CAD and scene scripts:
──────────

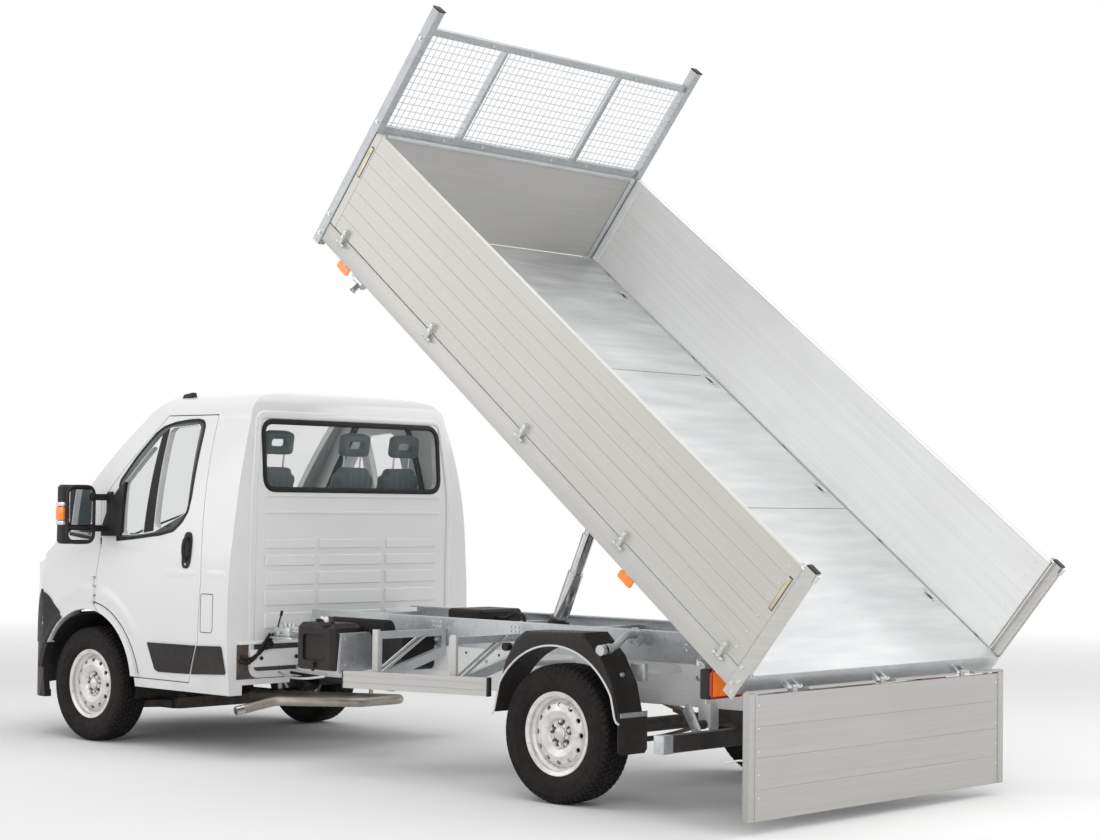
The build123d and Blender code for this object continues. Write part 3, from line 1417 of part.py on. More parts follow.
DASHBOARD_OUTLINE = [
    (90 - SEAT_GAP, 935), (90 - SEAT_GAP, 1170), (-60, 1230), (-230, 1190), (-250, 1000), (-60, 935),
]
DASHBOARD_HALF_WIDTH = CAB_HALF_WIDTH - CAB_WALL - 40
with BuildPart() as dashboard:
    with BuildSketch(side_plane(DASHBOARD_HALF_WIDTH)):
        Polygon(*shifted(DASHBOARD_OUTLINE), align=None)
    extrude(amount=2 * DASHBOARD_HALF_WIDTH)
    add(wheel_wells.part, mode=Mode.SUBTRACT)
save(dashboard, "dashboard")

with BuildPart() as steering_wheel:
    with BuildSketch(Plane(origin=(station(-420), 560, 1150), z_dir=(-0.87, 0, 0.5))):
        with Locations((0, 0)):
            Circle(200)
            Circle(176, mode=Mode.SUBTRACT)
            Rectangle(30, 370)
            Circle(60)
    extrude(amount=24)
    with BuildSketch(Plane(origin=(station(-420), 560, 1150), z_dir=(0.87, 0, -0.5))):
        Circle(28)
    extrude(amount=250)
    # column ends just short of the dashboard
    add(side_prism(DASHBOARD_OUTLINE, SEAT_GAP, reach=(400, 700)), mode=Mode.SUBTRACT)
save(steering_wheel, "steering_wheel")
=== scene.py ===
"""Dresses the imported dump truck: finishes, tyre tread, soft seats, trim, camera and studio."""
import json
import math

import bmesh
import bpy
import numpy as np
from mathutils import Matrix, Vector
from mathutils.bvhtree import BVHTree


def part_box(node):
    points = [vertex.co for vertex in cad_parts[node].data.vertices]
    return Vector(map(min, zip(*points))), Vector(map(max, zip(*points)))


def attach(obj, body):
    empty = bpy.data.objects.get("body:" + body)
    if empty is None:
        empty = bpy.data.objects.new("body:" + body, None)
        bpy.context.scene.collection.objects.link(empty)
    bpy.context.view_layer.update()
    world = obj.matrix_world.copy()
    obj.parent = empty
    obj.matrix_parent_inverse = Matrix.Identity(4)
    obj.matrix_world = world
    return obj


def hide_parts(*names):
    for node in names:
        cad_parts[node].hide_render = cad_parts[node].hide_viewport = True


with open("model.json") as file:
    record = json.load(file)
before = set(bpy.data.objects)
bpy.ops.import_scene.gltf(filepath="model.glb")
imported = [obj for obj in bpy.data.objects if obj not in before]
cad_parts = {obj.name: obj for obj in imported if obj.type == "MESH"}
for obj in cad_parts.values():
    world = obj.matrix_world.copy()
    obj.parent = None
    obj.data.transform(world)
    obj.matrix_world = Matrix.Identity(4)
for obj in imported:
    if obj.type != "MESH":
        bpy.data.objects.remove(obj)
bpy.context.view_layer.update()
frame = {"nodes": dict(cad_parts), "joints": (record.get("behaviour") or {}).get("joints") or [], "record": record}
NODES = frame["nodes"]
JOINTS = {joint["name"]: joint for joint in frame["joints"]}
TAU = 2 * math.pi

# Places, in metres. Stations are measured from the front axle, rearward negative.
AXLE_X = sum(corner.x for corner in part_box("tyre_front_left")) / 2
TIP_ANGLE = math.radians(38.43)
PIVOT_IN_BED = 0.360
PIVOT_BELOW_FLOOR = 0.160
BOARD_SPAN = (0.075, 3.837)


def station(dx):
    """Place along the truck of a distance from the front axle."""
    return AXLE_X + dx


def at(dx, y, z, way=1):
    """Point from a station, a width and a height; way is -1 for its mirror on the right side."""
    return Vector((station(dx), way * y, z))


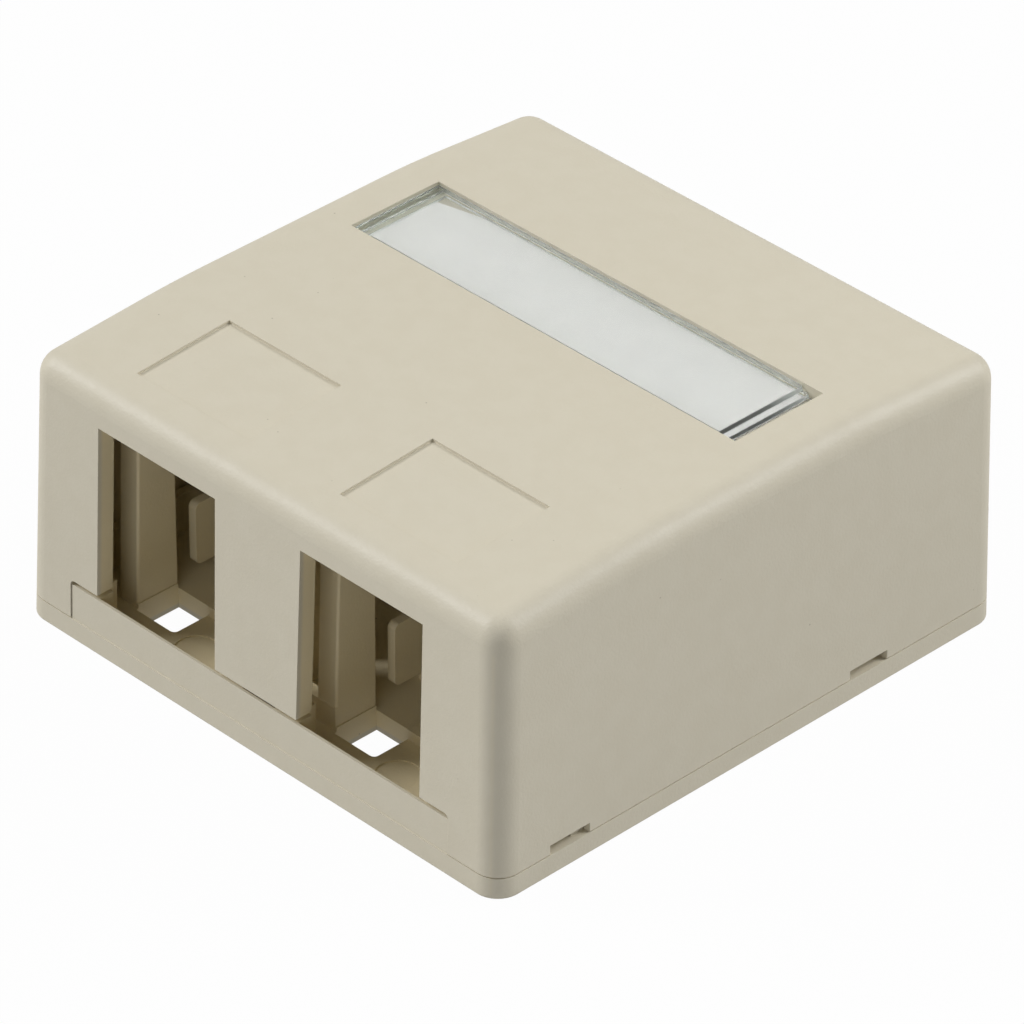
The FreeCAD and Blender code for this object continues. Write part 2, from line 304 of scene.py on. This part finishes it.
class JackBoxStudio(bpy.types.PropertyGroup):
    """The floor, the lamps and the camera."""

    azimuth: FloatProperty(
        name="Azimuth", description="Camera's turn to the right of the ports",
        default=radians(45.702), subtype="ANGLE", unit="ROTATION",
    )
    elevation: FloatProperty(
        name="Elevation", description="Camera's height above the horizon",
        default=radians(34.287), subtype="ANGLE", unit="ROTATION",
    )
    roll: FloatProperty(
        name="Roll", description="Camera's turn about its own line of sight",
        default=radians(-0.332), subtype="ANGLE", unit="ROTATION",
    )
    distance: length("Distance", "Distance from the camera to the middle of the underside", 0.637707)
    lens: FloatProperty(
        name="Lens", description="Focal length on a sensor 36 mm wide", default=257.18, unit="CAMERA"
    )
    side_shift: FloatProperty(
        name="Side shift", description="Place of the origin to the right of the middle of the view",
        default=-0.000054, precision=6, unit="LENGTH",
    )
    down_shift: FloatProperty(
        name="Down shift", description="Place of the origin below the middle of the view",
        default=0.008724, precision=6, unit="LENGTH",
    )
    sky: share("Sky", "Light from all round", 0.0)
    top_power: power("Top lamp", "Power of the large lamp overhead", 1.95)
    left_power: power("Left lamp", "Power of the lamp to the front left", 66.0)
    front_power: power("Front lamp", "Power of the weak lamp before the ports", 3.6)
    right_power: power("Right lamp", "Power of the lamp to the rear right", 6.9)
    room: share("Room", "Brightness of the room in the clear plastic and in the gloss", 0.67)
    floor_tint: colour("Table", "Colour of the table's surface", (0.35, 0.35, 0.35))
    floor_light: share("Table light", "Light that comes up through the table", 0.3)
    floor_glow: share("Table white", "Share of the table that is plain white to the camera", 0.97)
    floor_size: length("Table size", "Width of the table", 8.0)
    card_start: length(
        "Card start", "Distance from the box's front to the card that lies under its rear", 0.014
    )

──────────

• GOAL: Reproduce word for word the material above, beginning with the line that contains "Rectangle(30, 370)" and ending with the line that contains "bpy.data.objects.remove(obj)".

• REPLY:
            Rectangle(30, 370)
            Circle(60)
    extrude(amount=24)
    with BuildSketch(Plane(origin=(station(-420), 560, 1150), z_dir=(0.87, 0, -0.5))):
        Circle(28)
    extrude(amount=250)
    # column ends just short of the dashboard
    add(side_prism(DASHBOARD_OUTLINE, SEAT_GAP, reach=(400, 700)), mode=Mode.SUBTRACT)
save(steering_wheel, "steering_wheel")
=== scene.py ===
"""Dresses the imported dump truck: finishes, tyre tread, soft seats, trim, camera and studio."""
import json
import math

import bmesh
import bpy
import numpy as np
from mathutils import Matrix, Vector
from mathutils.bvhtree import BVHTree


def part_box(node):
    points = [vertex.co for vertex in cad_parts[node].data.vertices]
    return Vector(map(min, zip(*points))), Vector(map(max, zip(*points)))


def attach(obj, body):
    empty = bpy.data.objects.get("body:" + body)
    if empty is None:
        empty = bpy.data.objects.new("body:" + body, None)
        bpy.context.scene.collection.objects.link(empty)
    bpy.context.view_layer.update()
    world = obj.matrix_world.copy()
    obj.parent = empty
    obj.matrix_parent_inverse = Matrix.Identity(4)
    obj.matrix_world = world
    return obj


def hide_parts(*names):
    for node in names:
        cad_parts[node].hide_render = cad_parts[node].hide_viewport = True


with open("model.json") as file:
    record = json.load(file)
before = set(bpy.data.objects)
bpy.ops.import_scene.gltf(filepath="model.glb")
imported = [obj for obj in bpy.data.objects if obj not in before]
cad_parts = {obj.name: obj for obj in imported if obj.type == "MESH"}
for obj in cad_parts.values():
    world = obj.matrix_world.copy()
    obj.parent = None
    obj.data.transform(world)
    obj.matrix_world = Matrix.Identity(4)
for obj in imported:
    if obj.type != "MESH":
        bpy.data.objects.remove(obj)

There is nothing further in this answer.